We've extended the tester to support programs in the new syntax. You can write MLB-formatted examples either by:

• Putting .mlb files in the examples directory
• Writing a tab-separated examples/mlb-examples.tsv file. This file is tab-separated instead of comma-separated because unlike our Lisp-like syntax, MLB uses commas pretty extensively.

Note that in general, the interpreter and the compiler will give the same result on all of your programs! You'll probably want to write .out files, or include expected output in the .tsv file, to make sure your parser is actually working. These work exactly the same as with .lisp files.

On this homework more than on previous ones, it may be useful to run your functions in an OCaml shell. You can do that by running dune utop from the hw7 directory, then entering e.g.

> open Mlb_syntax.Tokenizer;;
> open Mlb_syntax.Parser;;
> tokenize "1 + 3" |> parse_program;;

A word on associativity

With the grammar specified above, the MLB expression 2 + 3 + 4 will parse to something like (in S-expression syntax): (+ 2 (+ 3 4).

This is a little different from what we'd usually expect: addition is generally defined to left-associative. Most languages parse that same expression to: (+ (+ 2 3) 4)

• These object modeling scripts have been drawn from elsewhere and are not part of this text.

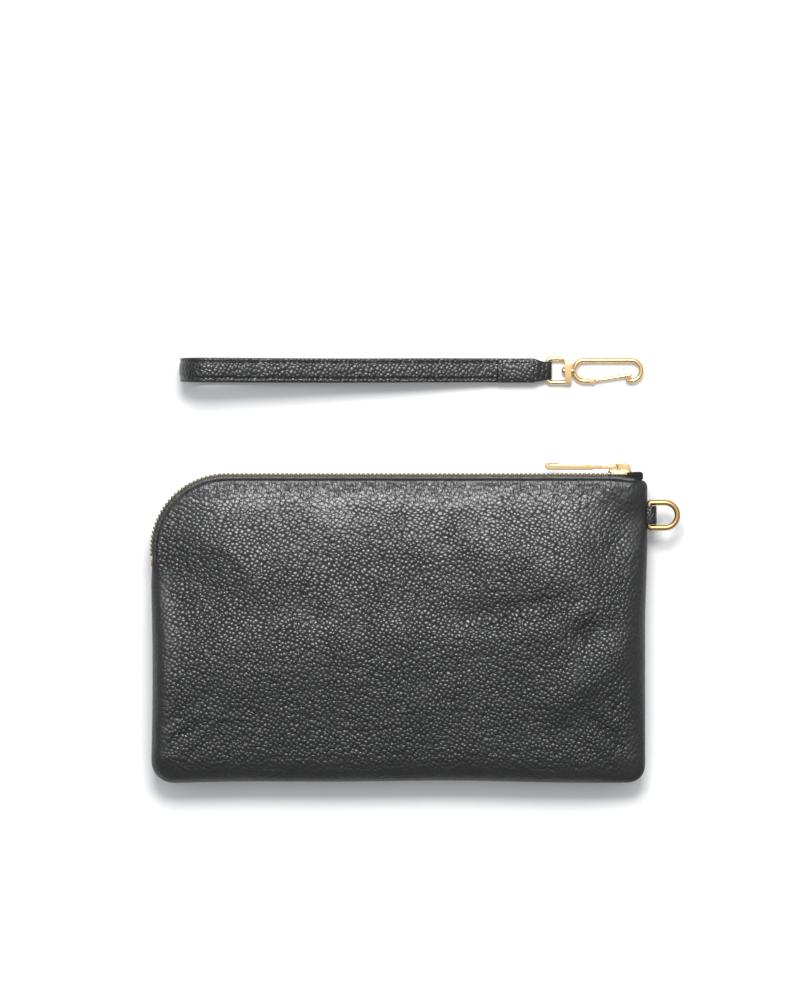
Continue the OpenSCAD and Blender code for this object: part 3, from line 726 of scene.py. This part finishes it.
def teeth(front):
    """One row of teeth: a rounded crown each, and the legs that grip the tape."""
    made = Shape()
    deep = TOOTH_T if front else TOOTH_T - 0.5  # the lower row sits a little further in
    z = ZIP_Z + (1 if front else -1) * (ROW_GAP + TOOTH_L) / 2
    for k in range(TOOTH_COUNT + (1 if front else 0)):
        s = FIRST_TOOTH + k * TOOTH_PITCH + (0 if front else TOOTH_PITCH / 2)
        x, y, heading = zip_at(s, TOOTH_T - deep / 2 - TOOTH_OUT)
        made.add(*rounded_box((TOOTH_W, deep, TOOTH_L), 0.42, (x, y, z), heading))
        x, y, _ = zip_at(s, TOOTH_T - 0.9)
        leg_z = z + (0.25 if front else -0.25)
        made.add(*rounded_box((TOOTH_W * 0.72, 1.5, TOOTH_L + 0.5), 0.3, (x, y, leg_z), heading))
    return made


def stitch(centre, reach, thick, dive, up):
    """A short swell of thread that dives into the leather at both ends, reach away from its centre."""
    t = np.linspace(-1, 1, 7)
    path = np.array(centre) + np.outer(t, reach) - np.outer(dive * t ** 4, [0, 0, 1])
    return wire(path, thick / 2 * (1 - 0.25 * t ** 2), up=up, sides=8)


ZIP_STITCH_L, ZIP_THREAD, ZIP_STITCH_GAP = 2.05, 0.5, 3.0
STITCH_SINK = 0.25  # how far the thread lies below the leather's face


def zip_stitches(front):
    """The row of stitches along the turned edge of one side."""
    crown = front_crown if front else back_crown
    made = Shape()
    for s in np.arange(ZIP_STITCH_GAP, ZIP_LENGTH - ZIP_STITCH_GAP, STITCH_PITCH):
        x, y, heading = zip_at(s, LIP + STITCH_IN - EDGE_OUT)
        z = float(crown(np.array([[x, y]]))[0]) + (-STITCH_SINK if front else STITCH_SINK)
        ahead = np.array([math.cos(math.radians(heading)), math.sin(math.radians(heading)), 0])
        made.add(*stitch((x, y, z), ahead * ZIP_STITCH_L / 2, ZIP_THREAD, 0.22, (-ahead[1], ahead[0], 0)))
    return made


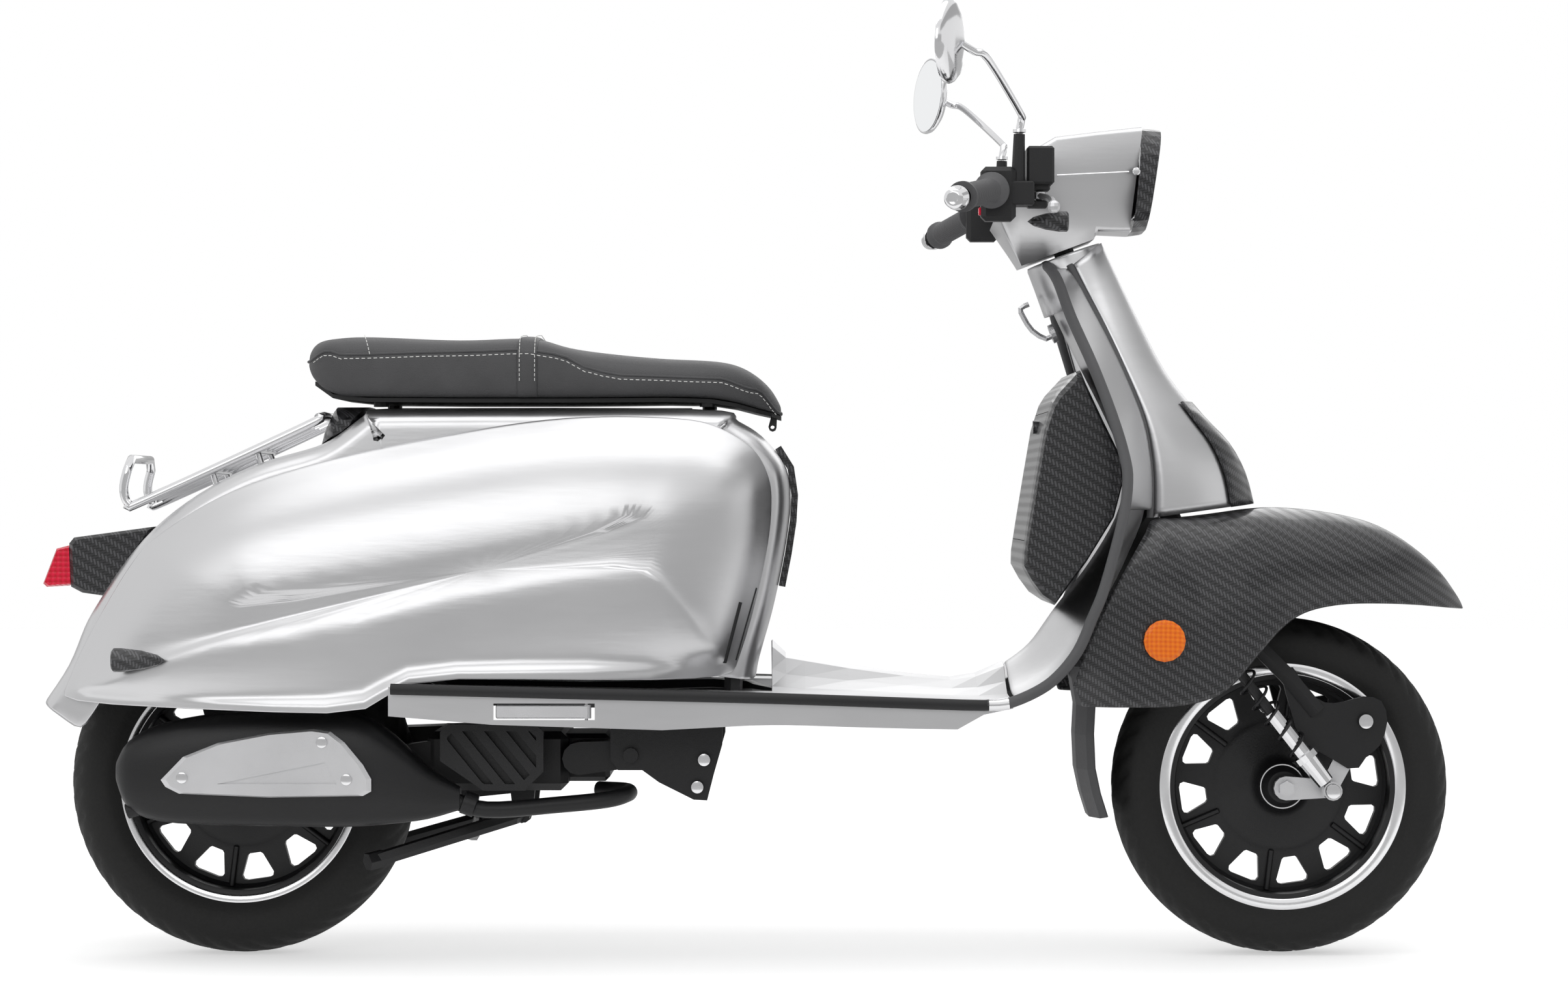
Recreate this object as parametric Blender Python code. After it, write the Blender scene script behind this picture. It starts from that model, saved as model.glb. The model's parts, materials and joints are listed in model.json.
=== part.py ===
"""Step-through moped scooter with 12-inch wheels, built as separate named sub-parts.

Metres, +Z up, +X forward, rider's right at -Y, ground at Z = 0 midway between the ends.
Every outline is drawn for the standard wheelbase and tyres; stretched() carries a change of
wheelbase into the open floor and lifts the machine with its tyres.
"""

import math

import bmesh
import bpy
from mathutils import Matrix, Vector

# ---- driving dimensions ------------------------------------------------------------------
WHEELBASE = 1.403
REAR_AXLE_X = -0.694 - (WHEELBASE - 1.403) / 2
FRONT_AXLE_X = REAR_AXLE_X + WHEELBASE
RAKE = math.radians(22.0)

TYRE_SIDES = 36
RIM_SIDES = 24
FRONT_TYRE_RADIUS = 0.2285
FRONT_TYRE_WIDTH = 0.110
REAR_TYRE_RADIUS = 0.2338
REAR_TYRE_WIDTH = 0.120
TREAD_FLAT = 0.060
SIDEWALL_RISE = 0.026
SHOULDER_DROP = 0.011
RIM_LIP_RADIUS = 0.169
RIM_BARREL_RADIUS = 0.150
RIM_WIDTH = 0.086
HUB_RADIUS = 0.031
WINDOWS = 12

BODY_HALF_WIDTH = 0.235
BODY_TAPER = 0.80
SPINE_HALF_WIDTH = 0.150
FLOOR_HALF_WIDTH = 0.240
FOOTBOARD_INNER = 0.165
TRIM_RADIUS = 0.0075
SEAT_HALF_WIDTH = 0.140
BAR_HALF_WIDTH = 0.345
BAR_RADIUS = 0.011
GRIP_RADIUS = 0.0165
SHEET = 0.0025
AXLE_RADIUS = 0.0075
LINK_Y = 0.0655
LINK_THICKNESS = 0.010
BRACKET_THICKNESS = 0.008
SHOCK_Y = 0.107
SPRING_RADIUS = 0.0175
DAMPER_RADIUS = 0.0115
REAR_SHOCK_Y = 0.160
FRAME_TUBE = 0.0125
LOOP_CLEARANCE = 0.0015
STEM_RADIUS = 0.014
RAIL_Y = 0.125
GAP = 0.0003
RUNNING = 0.0005
PIN = 0.004

# ---- fixed points of the mechanism, in the drawn frame -----------------------------------
DRAWN_REAR_X = -0.694
DRAWN_FRONT_X = 0.709
DRAWN_FRONT_Z = 0.2276
DRAWN_REAR_Z = 0.2329
FRONT_AXLE = (DRAWN_FRONT_X, DRAWN_FRONT_Z)
REAR_AXLE = (DRAWN_REAR_X, DRAWN_REAR_Z)
LINK_PIVOT = (0.8135, 0.3182)
SHOCK_LOW = (0.766, 0.2270)
SHOCK_TOP = (0.615, 0.4205)
ENGINE_PIVOT = (-0.165, 0.276)
REAR_SHOCK_TOP = (-0.612, 0.560)
REAR_SHOCK_LOW = (-0.668, 0.318)
STAND_PIVOT = (-0.313, 0.193)
SEAT_HINGE = (0.022, 0.712)
DOOR_HINGE = (0.3558, 0.5596)
STRETCH_FROM = 0.07
STRETCH_TO = 0.19

MATERIALS = {
    "silver": ((0.62, 0.62, 0.63), 1.0, 0.28),
    "carbon": ((0.035, 0.035, 0.038), 0.0, 0.30),
    "black_metal": ((0.02, 0.02, 0.02), 0.3, 0.45),
    "black_plastic": ((0.03, 0.03, 0.03), 0.0, 0.55),
    "tyre": ((0.025, 0.025, 0.025), 0.0, 0.85),
    "rubber": ((0.10, 0.10, 0.10), 0.0, 0.75),
    "leather": ((0.085, 0.085, 0.088), 0.0, 0.60),
    "chrome": ((0.80, 0.80, 0.81), 1.0, 0.08),
    "amber": ((0.90, 0.25, 0.01), 0.0, 0.25),
    "red": ((0.80, 0.01, 0.04), 0.0, 0.25),
    "clear": ((0.85, 0.88, 0.90), 0.0, 0.10),
    "aluminium": ((0.55, 0.55, 0.55), 1.0, 0.40),
}


# ---- frame of reference ------------------------------------------------------------------
def lerp(a, b, t):
    return a + (b - a) * t


def tyre_height(radius):
    """Axle height of a tyre that stands on one flat of its tread."""
    return radius * math.cos(math.pi / TYRE_SIDES)


def stretched(point):
    """Carry a drawn point to the real wheelbase and tyre heights."""
    x, y, z = point
    extra = WHEELBASE - (DRAWN_FRONT_X - DRAWN_REAR_X)
    share = min(max((x - STRETCH_FROM) / (STRETCH_TO - STRETCH_FROM), 0.0), 1.0)
    along = (x - DRAWN_REAR_X) / (DRAWN_FRONT_X - DRAWN_REAR_X)
    rear_lift = tyre_height(REAR_TYRE_RADIUS) - DRAWN_REAR_Z
    front_lift = tyre_height(FRONT_TYRE_RADIUS) - DRAWN_FRONT_Z
    return Vector((x + extra * (share - 0.5), y, z + lerp(rear_lift, front_lift, along)))


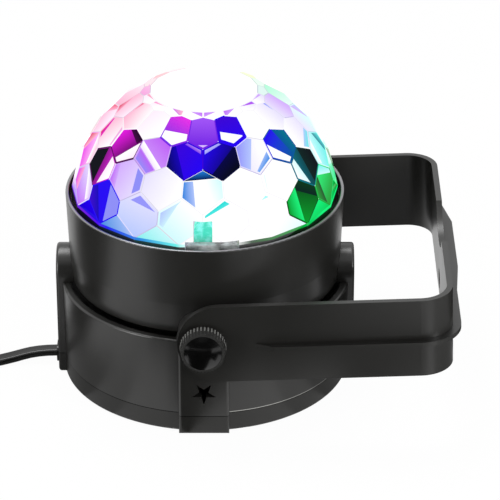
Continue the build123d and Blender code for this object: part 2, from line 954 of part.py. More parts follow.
def handle_ledge():
    """The rib round the strap's outside at mid height, against its outer face."""
    outer = strap_outer_reach
    end = strap_length
    corner = strap_corner_radius + ledge_reach
    front = -outer - ledge_reach
    nose = end + ledge_reach
    middle = end + ledge_middle_reach
    turn = nose - corner
    mid_step = ledge_middle_front - ledge_reach
    line = Polyline((ledge_start, -outer), (ledge_full, front), (turn, front))
    bow = RadiusArc((turn, front), (nose, front + corner), -corner)
    rest = Polyline(
        (nose, front + corner),
        (nose, mid_step - corner),
        (middle, ledge_middle_front),
        (middle, ledge_middle_back),
        (end, ledge_end),
        (end - strap_thickness / 2, ledge_end),
        (end - strap_thickness / 2, -outer + strap_corner_radius),
        (end - strap_corner_radius, -outer + strap_thickness / 2),
        (ledge_start, -outer + strap_thickness / 2),
        (ledge_start, -outer),
    )
    plan = make_face(line + bow + rest)
    plan -= strap_outline(outer + seat_gap, end + seat_gap, strap_corner_radius + seat_gap)
    return on_handle(Pos(0, 0, -ledge_thickness) * extrude(plan, ledge_thickness))


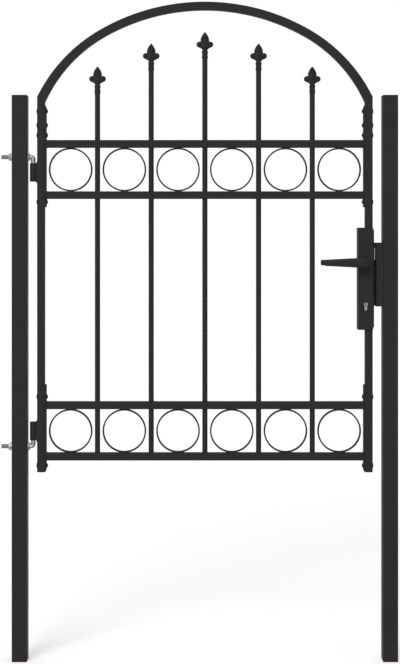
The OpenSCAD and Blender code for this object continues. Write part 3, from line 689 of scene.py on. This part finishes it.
spear = {
    "leafWidth": 23, "leafLength": 22.5, "leafPower": 0.94, "leafOverlap": 0.5,
    "lobeRadius": 8, "lobeOut": 14.3, "lobeDrop": 33.8,
    "lobeShare": 0.92,  # where the lobe's circle ends and the sweep starts, in its radii
    "sweepPower": 1.9, "neckRadius": 6.65, "neckDrop": 48.8, "waistRadius": 7.5, "waistOver": 2.5,
    "beads": ((54.2, 3.6, 1.0), (67.3, 4.2, 0.75)),  # drop, half height and swell of each bead
    "endOver": 0.8, "endSlope": 0.5,  # the lower end narrows over its last part
    "webDepth": 2.7, "spineDepth": 2.6, "spineWidth": 6.5,
    "domeDepth": 2.7, "domeWidth": 4.6, "domeShift": 0.6,  # on each lobe
    "thinOver": 9,  # the depth grows as a square root over this drop
    "roundFrom": 40, "roundOver": 8,  # where the flat head turns into the round neck
    # where each run of rows ends, below the tip, and how many rows it has
    "tipRows": (3, 6), "rows": ((25.6, 39), (27, 13), (41, 25)), "lastRows": 83, "around": 72,
}


# A spear head as one skin, drop d below the tip by angle a: x = w(d) cos a, y = b(x, d) sin a.
# The half width w is a quarter sine for the leaf, a circle for the lobes, a power curve that
# sweeps in to the neck, and swells (1 + cos)/2 for the beads. The depth b adds a spine along
# the middle and a dome on each lobe to a thin web, and becomes w at the round neck.
def spearRows(look, length):
    tipEnd, tipCount = look["tipRows"]
    runs = [np.linspace(0, 1, tipCount + 1) ** 2 * tipEnd]
    for end, count in (*look["rows"], (length, look["lastRows"])):
        runs.append(np.linspace(runs[-1][-1], end, count + 1)[1:])
    drop = np.concatenate(runs)
    lobeRadius, lobeOut, lobeDrop = look["lobeRadius"], look["lobeOut"], look["lobeDrop"]
    neck, neckDrop, lobeShare = look["neckRadius"], look["neckDrop"], look["lobeShare"]
    rising = np.clip(drop / look["leafLength"], 0, 1)
    leaf = look["leafWidth"] / 2 * np.sin(pi / 2 * rising) ** look["leafPower"]
    lobeTop, lobeEnd = lobeDrop - lobeRadius, lobeDrop + lobeRadius * lobeShare
    chord = np.sqrt(np.clip(lobeRadius ** 2 - (drop - lobeDrop) ** 2, 0, None))
    lobe = np.where((drop > lobeTop) & (drop < lobeEnd), lobeOut + chord, 0)
    atEnd = lobeOut + lobeRadius * np.sqrt(1 - lobeShare ** 2)
    t = np.clip((neckDrop - drop) / (neckDrop - lobeEnd), 0, 1)
    sweep = np.where(drop >= lobeEnd, neck + (atEnd - neck) * t ** look["sweepPower"], 0)
    leaf = np.where(drop < lobeTop + look["leafOverlap"], leaf, 0)
    head = np.maximum(np.maximum(leaf, lobe), sweep)
    waist = smoothStep((drop - neckDrop) / look["waistOver"])
    ferrule = neck + (look["waistRadius"] - neck) * waist
    for at, half, swell in look["beads"]:
        ferrule = ferrule + swell * (1 + np.cos(pi * np.clip((drop - at) / half, -1, 1))) / 2
    w = np.where(drop < neckDrop, head, ferrule)
    w = w - np.clip(drop - length + look["endOver"], 0, None) * look["endSlope"]
    angle = allRound(look["around"])[None]
    d, w = drop[:, None], np.maximum(w, 0.02)[:, None]  # never quite nothing
    x = w * np.cos(angle)
    spine = look["spineDepth"] * np.exp(-(x / look["spineWidth"]) ** 2)
    fromDome = (np.abs(x) - lobeOut - look["domeShift"]) ** 2 + (d - lobeDrop) ** 2
    dome = look["domeDepth"] * np.exp(-fromDome / look["domeWidth"] ** 2)
    depth = (look["webDepth"] + spine + dome) * np.minimum(1, np.sqrt(d / look["thinOver"]))
    towardRound = smoothStep((d - look["roundFrom"]) / look["roundOver"])
    depth = depth * (1 - towardRound) + w * towardRound
    return np.stack([x, depth * np.sin(angle), -d + 0 * angle], -1)


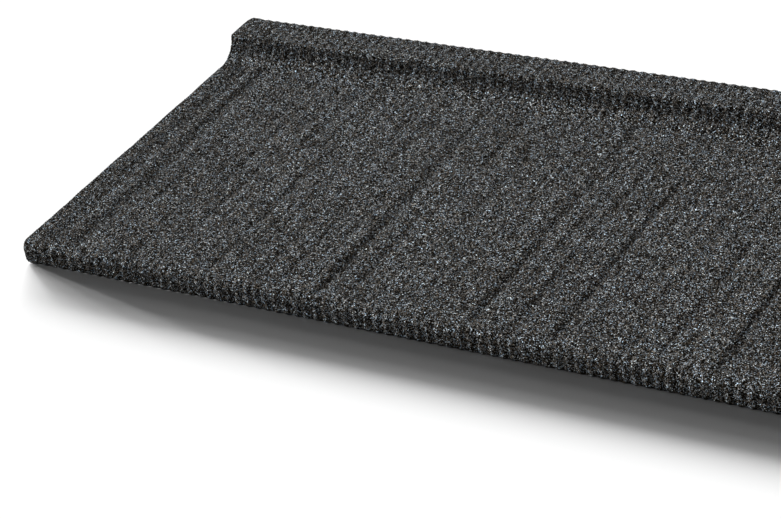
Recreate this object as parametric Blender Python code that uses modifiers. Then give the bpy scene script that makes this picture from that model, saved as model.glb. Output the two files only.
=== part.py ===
"""Pressed-steel roofing sheet with a split-timber face, bonded all over with stone granules.

The sheet is one pressing. Seen from its end, the section starts at the lower edge of the
turned-down nose, bends back into the pan, sweeps up the upstand and ends in the flange that
lies on the roof batten. Flutes stiffen the nose, the upstand and the flange. The joints of
the timber pattern run up the pan, and beads near both ends let neighbouring sheets nest.

The sheet lies face up on a level floor: +X along it, +Y from the nose to the flange, +Z up,
with the origin at the bottom centre of its box.
"""

import math
from collections import namedtuple

import bmesh
import bpy
from mathutils import Matrix, Vector

# Overall sizes, in metres
COVER_LENGTH = 1.250
SIDE_LAP = 0.080
COVER_WIDTH = 0.370
FLANGE_DEPTH = 0.040
NOSE_HEIGHT = 0.0225
UPSTAND_HEIGHT = 0.022
SHEET_THICKNESS = 0.0018

# The slight crown that pressing leaves along the sheet: how much higher its middle stands than
# its ends, so that it rests near its four corners
CROWN = 0.0003

# Bends of the section, as radii of the coated face, and the upstand's angle to the pan.
# The sweep from the pan up to the shelf bend is a single arc, so its radius follows from these
NOSE_RADIUS = 0.008
SHELF_RADIUS = 0.003
UPSTAND_ANGLE = math.radians(80)
CORNER_RADIUS = 0.005

# Flutes: a whole number of them in the cover length, so that lapped sheets nest. They start at
# the first crest, and the edge before it stays at the height of the crests that it laps
FLUTES_IN_COVER = 118
FLUTE_DEPTH = 0.0010
FLUTE_FADE = 0.014
FIRST_CREST = 0.0136

# Joints of the timber pattern. Each falls to its foot from the left and rises again to the
# right, and is nearer the left end at the rear of the pan, by the lean, than at the front
JOINT_DEPTH = 0.0022
JOINT_FALL = 0.009
JOINT_RISE = 0.013
JOINT_LEAN = 0.003

# Distance of each joint's foot from the left end, as a share of the cover length, and its shares
# of the full depth at the front, the middle and the rear of the pan
JOINT_SHARES = (
    (0.0720, (0.2, 0.5, 0.4)),
    (0.0968, (0.5, 0.2, 0.4)),
    (0.1240, (0.4, 0.6, 0.5)),
    (0.1408, (0.2, 0.2, 0.7)),
    (0.1664, (0.6, 0.6, 0.5)),
    (0.2088, (0.4, 0.2, 0.1)),
    (0.2272, (0.6, 0.3, 0.3)),
    (0.2632, (1.0, 0.9, 0.6)),
    (0.2856, (0.5, 0.2, 0.2)),
    (0.2968, (0.2, 0.3, 0.7)),
    (0.3224, (0.5, 0.4, 0.5)),
    (0.3416, (0.2, 0.2, 0.4)),
    (0.3616, (0.2, 0.2, 0.5)),
    (0.3904, (1.0, 0.9, 0.8)),
    (0.4224, (0.7, 0.5, 0.4)),
    (0.4552, (1.0, 0.9, 0.6)),
    (0.4824, (0.5, 0.2, 0.2)),
    (0.5080, (0.4, 0.4, 0.3)),
    (0.5344, (0.6, 0.5, 0.5)),
    (0.5520, (0.3, 0.4, 0.3)),
    (0.5784, (1.0, 1.0, 0.7)),
    (0.6096, (0.4, 0.5, 0.3)),
    (0.6448, (0.8, 0.7, 0.7)),
    (0.6800, (0.4, 0.3, 0.5)),
    (0.7144, (0.6, 0.7, 0.4)),
    (0.7528, (1.0, 0.9, 0.7)),
    (0.7864, (0.5, 0.3, 0.4)),
    (0.8128, (0.7, 0.6, 0.6)),
    (0.8520, (0.3, 0.5, 0.4)),
    (0.8872, (1.0, 0.9, 0.8)),
    (0.9216, (0.5, 0.4, 0.5)),
    (0.9568, (0.8, 0.7, 0.6)),
    (0.9840, (0.3, 0.5, 0.3)),
)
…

For addition, this doesn't really matter--since it's associative, those expressions evaluate to the same thing. This can lead to weird behavior on subtraction, though: the expression 10 - 3 - 2 should probably evaluate to 5, but if you implement the grammar as specified above it will instead evaluate to 9 (i.e., 10 - (3 - 2)).

If you finish your parser early, try to fix this! There's more than one way to do it, but one way to get started would be to take a look at the <seq> and <rest-seq> non-terminals, which are used to get a list of expressions. Could you do something similar to get a list of terms, then transform the list into an AST of the correct shape?

There's no extra credit available for doing this--it's just for "fun."